To disable this part of randomness we need this line:

torch.backends.cudnn.benchmark = False

CUDA algorithmic randomness: even if we have fixed our choice of CUDA implementation of the operations, the implementation itself might have randomness. I’m not familiar with the exact algorithm but it seems some algorithms would rely on certain sampling strategies or approximation, somewhat like the application-level randomness but we will not be able to touch it. This part includes:
- CUDA convolution randomness that happens in CUDA convolutions, and can be disabled by setting torch.backends.cudnn.deterministic = True; and
- other operations’ randomness such as torch.bmm() (full list here), and can be disabled by calling torch.set_deterministic(True). However, this also takes care of the CUDA convolution randomness, so it is enough to use this line to turn off all CUDA algorithmic randomness.

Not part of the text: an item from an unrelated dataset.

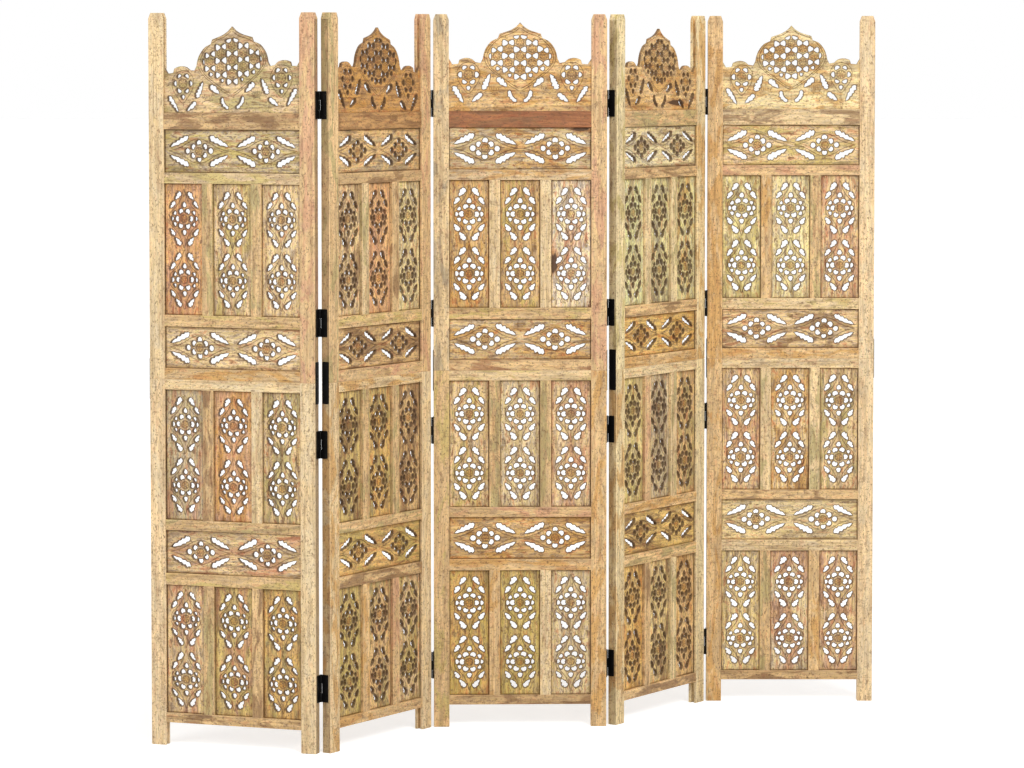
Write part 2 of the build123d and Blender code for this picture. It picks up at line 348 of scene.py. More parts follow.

To summarize, we would need the following lines to make completely reproducible (not across Pytorch versions & platforms, only our own runs on fixed machines) experiments:

# Application-side randomness
np.random.seed(seed)
torch.manual_seed(seed)
random.seed(seed)

# Benchmarking randomness
torch.backends.cudnn.benchmark = False

# CUDA algorithmic randomness
torch.set_deterministic(True)

I still want to make two notes here in case people get confused:

torch.set_deterministic(True) shuts off algorithmic randomness for all CUDA operations, whereas torch.backends.cudnn.deterministic = True only shuts off the CUDA convolution randomness. So it is enough to just use the former one.
torch.backends.cudnn.deterministic and torch.backends.cudnn.benchmark mean totally different things:
- ...deterministic = True disables the CUDA convolution randomness mentioned above, whereas
- ...benchmark = False disables the algorithm selection.

And, as @mmisiur suggested, the Reproducibility Doc is always a good reference.